GBP GBP traded lower weakening from a one month high pressured by the latest UK election polls which suggest that the UK is heading for a hung parliament. Weekend polls suggest that the Conservatives will fall seven seats short of a majority in the UK Parliament. This will increase the risk of a hung parliament. A hung parliament is unlikely to take action to reduce the UK budget deficit. Failure to take action to reduce the UK budget deficit may lead to a downgrade of the UK AAA debt rating. GDP downside was limited by gains in cross trade to the EUR with the EUR pressured by uncertainty about the details of the IMF/EU aid plan for Greece. GDP downside was also limited by spillover from last week's release of higher than expected UK producer prices. UK March producer prices rose by 0.9% and input prices rose by 3.6%. The surge in input prices may be a red flag to the BOE in regard to inflationary pressures building in the UK. BOE officials expect the current rise in inflationary pressures to be temporary with the UK inflation rate falling below target within the next two years but continuing sharp increase in near-term inflation may encourage speculation that the BOE will need to rethink the timing of the withdrawal of its monetary stimulus. The surge in input prices should reduce the odds of additional asset purchases by the BOE. Thursday the BOE elected to hold rate policy steady and maintain the current level of asset purchases at £200. BOE minutes for the March policy meeting will be released on Wednesday. Investors will be looking to the minutes to see whether the BOE maintains a dovish policy bias or is becoming concerned about UK inflationary pressures.
On April 13th the February trade balance will be released expected it -7.35bln compared to -7.98 billion last month.
The technical outlook for GBP is positive as GBP holds above 1.5200. Expect near-term support at 1.5365 the April 12th low with resistance at 1.5575 the February 23rd high.
CAD CAD traded mixed initially pressured by report of weaker than expected Canadian housing starts and diminished risk appetite in reaction to reports of China posted its first monthly trade deficit in six years. CAD turned higher as US stocks break above 11k and a BOC poll finds businesses upbeat. Canada's March housing starts declined by 1.5% to 197.3k, a reading of 200k was expected. Weaker Canadian housing starts may dampen BOC rate hike speculation and suggest that the Canadian recovery remains uneven. Friday Canada reported weaker than expected jobs growth. These reports contrast with recent report on stronger than expected Canadian GDP. Last month BOC Governor Carney said that he was open to consideration of a rate hike as early as June 1st. The BOC has pledged to maintain record low yields until June as long as inflation remains in check. Uncertainty about the timing of a BOC rate hike may limit demand for the CAD. The Chinese trade deficit report may dampen optimism about the global recovery and could reduce demand for commodities. CAD may be vulnerable to the increasing threat of intervention. Thursday Canada's PM Harper repeated earlier comments that the BOC has expressed concern that the CAD rise may slow the recovery. Harper's comments may inject fresh risk of intervention by the BOC to try to slow the rate of the CAD rise. Canada's Finance Minister Flaherty says CAD rise has been relatively orderly. His comments cloud the outlook for BOC intervention.

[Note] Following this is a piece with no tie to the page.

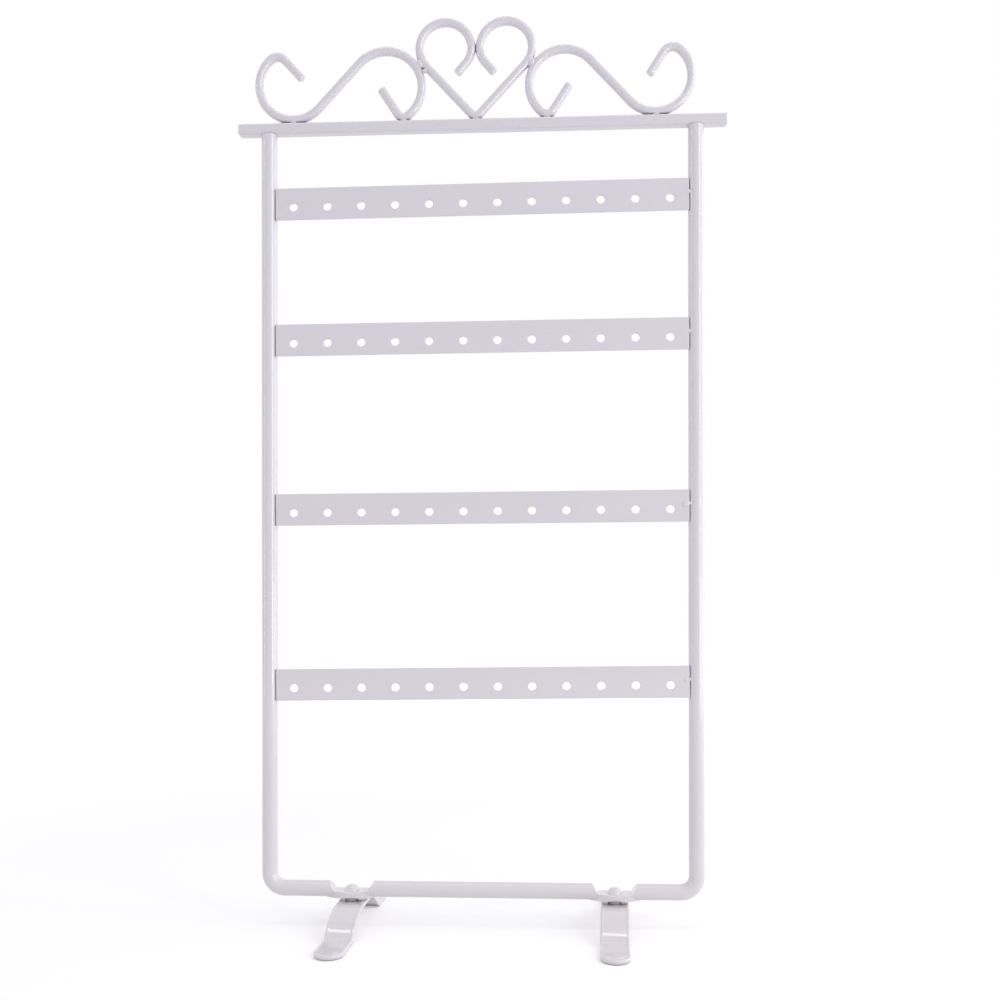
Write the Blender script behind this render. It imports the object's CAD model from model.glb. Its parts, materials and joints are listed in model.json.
import json
import math

import bmesh
import bpy
from mathutils import Matrix, Vector, noise


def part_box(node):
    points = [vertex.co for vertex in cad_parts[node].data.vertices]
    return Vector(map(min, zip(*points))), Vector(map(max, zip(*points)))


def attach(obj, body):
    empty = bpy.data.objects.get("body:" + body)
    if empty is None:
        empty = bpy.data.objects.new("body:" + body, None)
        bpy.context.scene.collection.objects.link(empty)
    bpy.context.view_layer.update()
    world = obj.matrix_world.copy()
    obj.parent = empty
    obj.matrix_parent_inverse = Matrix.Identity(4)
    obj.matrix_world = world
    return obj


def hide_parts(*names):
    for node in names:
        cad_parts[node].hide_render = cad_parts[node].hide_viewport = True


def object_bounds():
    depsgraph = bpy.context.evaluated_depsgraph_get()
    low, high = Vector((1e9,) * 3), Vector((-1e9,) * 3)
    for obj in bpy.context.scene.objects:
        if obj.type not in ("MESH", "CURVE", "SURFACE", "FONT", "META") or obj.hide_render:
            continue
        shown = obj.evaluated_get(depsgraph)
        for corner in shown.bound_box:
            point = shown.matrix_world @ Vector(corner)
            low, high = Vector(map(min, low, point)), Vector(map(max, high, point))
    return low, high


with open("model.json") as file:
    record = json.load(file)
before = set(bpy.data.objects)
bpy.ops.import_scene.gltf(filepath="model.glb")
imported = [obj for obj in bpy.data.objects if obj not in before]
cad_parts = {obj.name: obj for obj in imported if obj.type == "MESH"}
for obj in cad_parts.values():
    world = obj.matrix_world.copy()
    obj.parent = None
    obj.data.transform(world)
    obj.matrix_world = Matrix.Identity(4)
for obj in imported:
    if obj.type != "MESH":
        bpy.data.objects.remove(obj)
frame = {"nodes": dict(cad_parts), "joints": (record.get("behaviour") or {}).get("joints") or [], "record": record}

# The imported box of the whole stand, kept to compare with the dressed one at the end.
cad_low, cad_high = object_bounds()

# Camera
# The photograph was taken from close by, a little to the right of the middle and about a third
# of the way up, with the lens shifted upward so that the posts stay upright.
lens_px = 1012
frame_px = 1000
sensor_mm = 36
shift_px = 108
eye = Vector((0.0218, -0.330, 0.1035))
yaw, pitch, roll = math.radians(2.71), math.radians(0.05), math.radians(0.06)

camera_data = bpy.data.cameras.new("photo_camera")
camera_data.sensor_width = sensor_mm
camera_data.lens = sensor_mm * lens_px / frame_px
camera_data.shift_y = shift_px / frame_px
camera_data.clip_start = 0.01
camera_data.clip_end = 20
camera = bpy.data.objects.new("photo_camera", camera_data)
camera.location = eye
camera.rotation_euler = (math.pi / 2 + pitch, roll, yaw)
bpy.context.collection.objects.link(camera)
bpy.context.scene.camera = camera
bpy.context.scene.view_settings.view_transform = "Standard"


# Table
# A plain white sheet that runs out of sight. It takes the stand's own shadows, and seen from
# the camera it is lifted to the white of the backdrop, more where the lamps no longer reach.
def node(tree, kind, **inputs):
    """Adds a shader node and sets its sockets by name."""
    made = tree.nodes.new(kind)
    for name, value in inputs.items():
        made.inputs[name.replace("_", " ")].default_value = value
    return made


def white_to_the_eye(tree, seen, lit):
    """Shows one shader to the camera and to gloss and glass, and the other to everything else."""
    path = tree.nodes.new("ShaderNodeLightPath")
    gloss = tree.nodes.new("ShaderNodeMath")
    gloss.operation = "MAXIMUM"
    either = tree.nodes.new("ShaderNodeMath")
    either.operation = "MAXIMUM"
    mix = tree.nodes.new("ShaderNodeMixShader")
    tree.links.new(path.outputs["Is Camera Ray"], gloss.inputs[0])
    tree.links.new(path.outputs["Is Glossy Ray"], gloss.inputs[1])
    tree.links.new(gloss.outputs[0], either.inputs[0])
    tree.links.new(path.outputs["Is Transmission Ray"], either.inputs[1])
    tree.links.new(either.outputs[0], mix.inputs[0])
    tree.links.new(lit, mix.inputs[1])
    tree.links.new(seen, mix.inputs[2])
    return mix.outputs[0]


table_size = 6
near_lift, far_lift = 0.33, 0.56
near_m, far_m = 0.2, 0.8
table_mesh = bpy.data.meshes.new("table")
table_bm = bmesh.new()
bmesh.ops.create_grid(table_bm, x_segments=2, y_segments=2, size=table_size / 2)
table_bm.to_mesh(table_mesh)
table_bm.free()
table = bpy.data.objects.new("table", table_mesh)
bpy.context.collection.objects.link(table)
table_paint = bpy.data.materials.new("table_white")
table_paint.use_nodes = True
tree = table_paint.node_tree
tree.nodes.clear()
sheet = node(tree, "ShaderNodeBsdfDiffuse", Color=(0.86, 0.855, 0.87, 1))
lift = node(tree, "ShaderNodeEmission", Color=(1, 1, 1, 1))
spot = tree.nodes.new("ShaderNodeTexCoord")
away = tree.nodes.new("ShaderNodeVectorMath")
away.operation = "LENGTH"
fade = node(tree, "ShaderNodeMapRange", From_Min=near_m, From_Max=far_m,
            To_Min=near_lift, To_Max=far_lift)
tree.links.new(spot.outputs["Object"], away.inputs[0])
tree.links.new(away.outputs["Value"], fade.inputs["Value"])
tree.links.new(fade.outputs["Result"], lift.inputs["Strength"])
both = tree.nodes.new("ShaderNodeAddShader")
table_out = tree.nodes.new("ShaderNodeOutputMaterial")
tree.links.new(sheet.outputs[0], both.inputs[0])
tree.links.new(lift.outputs[0], both.inputs[1])
table_look = white_to_the_eye(tree, both.outputs[0], sheet.outputs[0])
tree.links.new(table_look, table_out.inputs["Surface"])
table_mesh.materials.append(table_paint)

# Light
# A white studio: even light from all round, a tall window in front at the right and a bright wall
# further round, a low card at the table's right, a narrow box overhead for the line of light on
# the bar and the rail, and one at the left for the faint streak down each post.
studio_light = 0.58
studio_tint = (0.985, 0.98, 1.0, 1)
world = bpy.data.worlds.new("white_studio")
bpy.context.scene.world = world
world.use_nodes = True
tree = world.node_tree
tree.nodes.clear()
backdrop = node(tree, "ShaderNodeBackground", Color=(1, 1, 1, 1), Strength=1)
around = node(tree, "ShaderNodeBackground", Color=studio_tint, Strength=studio_light)
world_out = tree.nodes.new("ShaderNodeOutputWorld")
studio_look = white_to_the_eye(tree, backdrop.outputs[0], around.outputs[0])
tree.links.new(studio_look, world_out.inputs["Surface"])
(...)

This week's Canadian economic calendar includes the April 13th release of February trade balance expected at 1.25bln compared to 0.799bln last month. February New Housing Price Index will be released on April 13th expected at 0.3% compared to 0.4% last month. On April 16th February manufacturing shipments will be released expected at 1.6% compared to 2.4% last month.

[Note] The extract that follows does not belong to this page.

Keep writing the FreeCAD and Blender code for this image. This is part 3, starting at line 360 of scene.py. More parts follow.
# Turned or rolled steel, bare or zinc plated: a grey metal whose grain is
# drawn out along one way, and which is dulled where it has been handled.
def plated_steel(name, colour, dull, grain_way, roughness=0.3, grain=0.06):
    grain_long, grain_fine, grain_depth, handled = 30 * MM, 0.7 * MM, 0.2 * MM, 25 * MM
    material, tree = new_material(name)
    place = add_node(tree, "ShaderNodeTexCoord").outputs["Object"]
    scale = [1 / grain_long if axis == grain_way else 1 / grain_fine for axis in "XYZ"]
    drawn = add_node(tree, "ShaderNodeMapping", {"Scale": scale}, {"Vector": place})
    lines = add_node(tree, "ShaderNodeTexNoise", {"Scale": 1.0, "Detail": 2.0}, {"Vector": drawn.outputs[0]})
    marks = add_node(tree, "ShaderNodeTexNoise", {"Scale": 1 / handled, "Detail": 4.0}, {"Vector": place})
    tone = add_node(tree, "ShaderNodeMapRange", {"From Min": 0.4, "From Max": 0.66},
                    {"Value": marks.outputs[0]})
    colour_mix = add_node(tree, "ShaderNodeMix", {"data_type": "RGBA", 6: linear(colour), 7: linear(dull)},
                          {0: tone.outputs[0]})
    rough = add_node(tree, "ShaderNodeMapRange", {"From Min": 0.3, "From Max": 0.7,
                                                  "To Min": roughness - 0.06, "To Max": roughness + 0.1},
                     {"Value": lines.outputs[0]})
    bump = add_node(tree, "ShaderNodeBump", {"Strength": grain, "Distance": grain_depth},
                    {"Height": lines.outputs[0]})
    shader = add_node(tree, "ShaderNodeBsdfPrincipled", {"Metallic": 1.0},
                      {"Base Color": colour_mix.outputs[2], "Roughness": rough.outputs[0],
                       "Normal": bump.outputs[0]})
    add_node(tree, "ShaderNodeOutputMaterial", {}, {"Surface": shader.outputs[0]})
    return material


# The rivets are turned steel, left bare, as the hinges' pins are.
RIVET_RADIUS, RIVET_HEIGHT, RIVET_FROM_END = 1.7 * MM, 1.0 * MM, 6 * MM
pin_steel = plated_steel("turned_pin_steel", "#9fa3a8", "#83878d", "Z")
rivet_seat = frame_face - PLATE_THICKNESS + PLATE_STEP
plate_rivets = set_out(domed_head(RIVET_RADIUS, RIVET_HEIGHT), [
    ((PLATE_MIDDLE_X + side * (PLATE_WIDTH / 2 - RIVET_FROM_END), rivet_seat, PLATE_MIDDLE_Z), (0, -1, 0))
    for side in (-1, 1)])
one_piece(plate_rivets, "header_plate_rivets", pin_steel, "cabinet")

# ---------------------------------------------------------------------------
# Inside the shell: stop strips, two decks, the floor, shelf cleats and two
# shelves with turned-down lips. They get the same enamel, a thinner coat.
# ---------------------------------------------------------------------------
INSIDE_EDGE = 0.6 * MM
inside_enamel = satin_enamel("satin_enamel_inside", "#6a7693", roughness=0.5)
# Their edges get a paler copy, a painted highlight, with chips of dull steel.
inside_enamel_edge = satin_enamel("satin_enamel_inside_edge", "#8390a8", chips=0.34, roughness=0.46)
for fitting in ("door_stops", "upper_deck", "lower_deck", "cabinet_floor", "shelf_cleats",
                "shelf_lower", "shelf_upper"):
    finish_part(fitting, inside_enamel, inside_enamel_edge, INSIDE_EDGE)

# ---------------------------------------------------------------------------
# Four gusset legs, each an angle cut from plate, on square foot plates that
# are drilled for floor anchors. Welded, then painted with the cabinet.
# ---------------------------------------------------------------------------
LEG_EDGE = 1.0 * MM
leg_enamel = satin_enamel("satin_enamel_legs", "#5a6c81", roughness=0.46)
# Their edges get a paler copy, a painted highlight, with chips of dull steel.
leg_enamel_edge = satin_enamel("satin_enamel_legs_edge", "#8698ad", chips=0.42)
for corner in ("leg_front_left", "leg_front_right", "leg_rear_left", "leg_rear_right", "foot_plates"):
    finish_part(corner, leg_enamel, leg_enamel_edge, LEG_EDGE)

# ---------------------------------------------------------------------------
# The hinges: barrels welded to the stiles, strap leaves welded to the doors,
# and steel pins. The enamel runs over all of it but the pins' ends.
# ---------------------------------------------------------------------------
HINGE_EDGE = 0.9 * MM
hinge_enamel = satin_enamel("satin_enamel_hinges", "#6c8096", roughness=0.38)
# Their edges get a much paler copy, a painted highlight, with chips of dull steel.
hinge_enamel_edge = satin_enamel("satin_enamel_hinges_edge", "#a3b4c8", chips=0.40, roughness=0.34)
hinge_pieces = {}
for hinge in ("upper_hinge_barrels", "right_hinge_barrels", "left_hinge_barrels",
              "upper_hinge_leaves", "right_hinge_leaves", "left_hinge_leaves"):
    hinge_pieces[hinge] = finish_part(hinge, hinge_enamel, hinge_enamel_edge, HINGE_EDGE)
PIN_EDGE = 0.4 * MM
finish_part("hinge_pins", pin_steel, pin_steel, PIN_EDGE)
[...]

The technical outlook for CAD is mixed as USD/CAD holds above1.0000. Look for near-term support at 0.9991 the April 9th low with resistance at 1.0230 the March 30th high.

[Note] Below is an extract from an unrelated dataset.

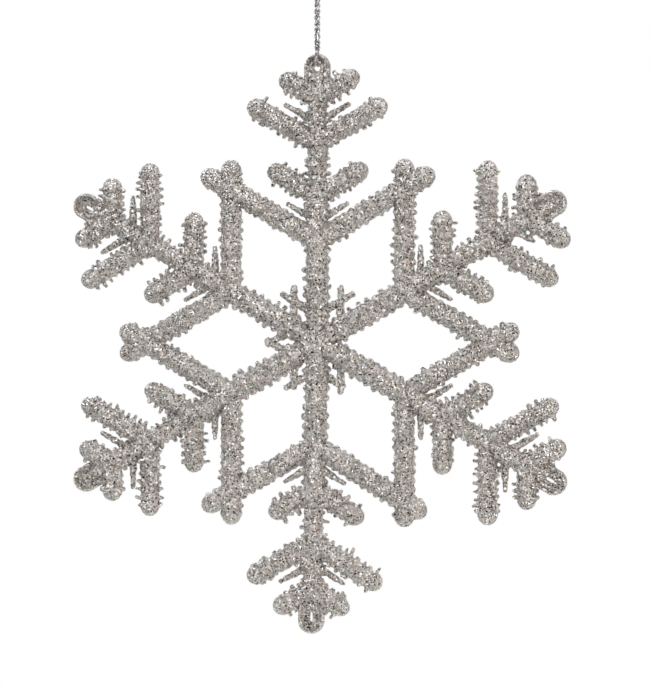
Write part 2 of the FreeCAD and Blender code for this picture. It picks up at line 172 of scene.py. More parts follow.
def joined(*meshes):
    """Several (vertices, faces) pairs as one."""
    vertices, faces = [], []
    for more_vertices, more_faces in meshes:
        start = len(vertices)
        vertices.extend(more_vertices)
        faces.extend(tuple(start + corner for corner in face) for face in more_faces)
    return vertices, faces


def twisted_strand(route, phase):
    """One of the two strands, wound round the route. phase is its angle at the lug's end."""
    line = even_line(route, STRAND_STEP * MM)
    across, up = frames_along(line)
    angle = phase + 2 * math.pi * np.arange(len(line)) * STRAND_STEP / TWIST_PITCH
    offset = across * np.cos(angle)[:, None] + up * np.sin(angle)[:, None]
    return wound_strand(line + offset * TWIST_RADIUS * MM)


thread_route = spline_line(THREAD_ROUTE)
FRONT = math.radians(-90)
BACK = math.radians(90)
thread = new_piece("twisted_thread_strands", *joined(twisted_strand(thread_route, BACK),
                                                     twisted_strand(thread_route, FRONT)))

# The strand's way over the lug, from the twist's lower end round the front of the lug and
# into the eye, in millimetres from the eye strand's own middle. The back half is the same
# line turned half a turn round the thread.
bight_low, bight_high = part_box("eye_bight")
strand_radius_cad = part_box("hang_loop")[1].z / MM / 2
eye_height = bight_low.z / MM + strand_radius_cad
twist_foot = bight_high.z / MM - eye_height
leg = bight_high.y / MM - strand_radius_cad
BIGHT_FRONT = [(0, TWIST_RADIUS, twist_foot), (0.36, 0.22, twist_foot - 0.25),
               (0.45, -0.2, twist_foot - 0.6), (0.4, -0.75, twist_foot - 1.0),
               (0.36, -1.5, twist_foot - 1.4), (0.3, -leg, twist_foot - 1.75),
               (0.2, -leg, twist_foot - 2.5), (0, -leg, 1.6), (0, -leg, 0.8),
               (0, -leg + 0.05, 0.3), (0, -leg + 0.4, 0.0), (0, -leg + 1.1, 0.0)]
BIGHT = BIGHT_FRONT + [(0, 0, 0)] + [(-x, -y, z) for x, y, z in reversed(BIGHT_FRONT)]
bight = new_piece("eye_bight_strand",
                  *wound_strand(spline_line([(x, y, z + eye_height) for x, y, z in BIGHT])))

# The knot: an overhand knot pulled tight, a trefoil of the doubled strand round two straight
# ends.
KNOT_TURNS = 160
KNOT_REACH = 0.34
KNOT_TALL = 0.62
knot_low, knot_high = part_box("thread_knot")
knot_centre = np.array((knot_low + knot_high) / 2)
around = np.linspace(0, 2 * math.pi, KNOT_TURNS)
trefoil = np.stack([KNOT_REACH * (np.sin(around) + 2 * np.sin(2 * around)),
                    KNOT_REACH * (np.cos(around) - 2 * np.cos(2 * around)),
                    -KNOT_TALL * np.sin(3 * around)], 1) * MM
knot_ends = [wound_strand(np.array([[side * TWIST_RADIUS * MM, 0, knot_low.z],
                                    [side * TWIST_RADIUS * MM, 0, knot_high.z]]))
             for side in (-1, 1)]
knot = new_piece("thread_knot_strands",
                 *joined(wound_strand(knot_centre + trefoil, closed=True), *knot_ends))

# The hang loop: two legs that leave the knot side by side and close in a round top.
LOOP_STEPS = 60
loop_low, loop_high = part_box("hang_loop")
loop_bend = (loop_high.x - loop_low.x) / MM / 2 - strand_radius_cad
loop_middle = loop_high.z / MM - strand_radius_cad - loop_bend
leg_foot = np.array([TWIST_RADIUS, loop_low.z / MM - loop_middle])
leg_swing = (math.acos(loop_bend / np.linalg.norm(leg_foot))
             + math.atan2(leg_foot[1], leg_foot[0]))
loop_line = [(TWIST_RADIUS, leg_foot[1])]
for angle in np.linspace(leg_swing, math.pi - leg_swing, LOOP_STEPS):
    loop_line.append((loop_bend * math.cos(angle), loop_bend * math.sin(angle)))
loop_line.append((-TWIST_RADIUS, leg_foot[1]))
loop = new_piece("hang_loop_strand", *wound_strand(
    np.array([(x, 0, z + loop_middle) for x, z in loop_line]) * MM))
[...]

AUD AUD traded lower pressured by report of weaker than expected Australian housing finance data and in reaction to diminished RBA rate hike speculation. Australia's February investment housing finance declined by 1.1%. The decline in the housing finance may be an indication that Australia's domestic recovery is slowing. The RBA's Debelle said that interest rates are close to normal levels. Debelle's comments dampen RBA rate hike speculation. Recent AUD strength has been partly a reflection of RBA rate hikes and RBA rate hike speculation. Last week the RBA raised interest rates 25bps to 4.25% and left the door open for future rate hikes. AUD was also pressured by report that China posted its first trade deficit in six years. The Chinese trade deficit may be an indication that the global recovery is slowing. There were reports late last week that China may be considering a rate hike and Yuan revaluation. The announcement of China's trade deficit may dampen China's rate hike and Yuan revaluation speculation. AUD is trading at a 19 month high versus the USD supported by this week's 25bps RBA rate hike and improving risk sentiment. The AUD rally may begin to slow with pressure sparked by uncertainty about the global recovery and speculation and the RBA will be in no hurry to hike rates again. RBA watcher McCrann Wednesday said that the RBA will be in no rush to hike rates further. In addition the long side of the AUD is getting crowded and this may make the AUD vulnerable to a technical correction. According to a Bloomberg report investors are the most bullish the AUD since 2000.
The technical outlook for the AUD is positive as the AUD rallies above 9300. Expect AUD support at 9165 the April 6th low with resistance at 9367 the April 12th high.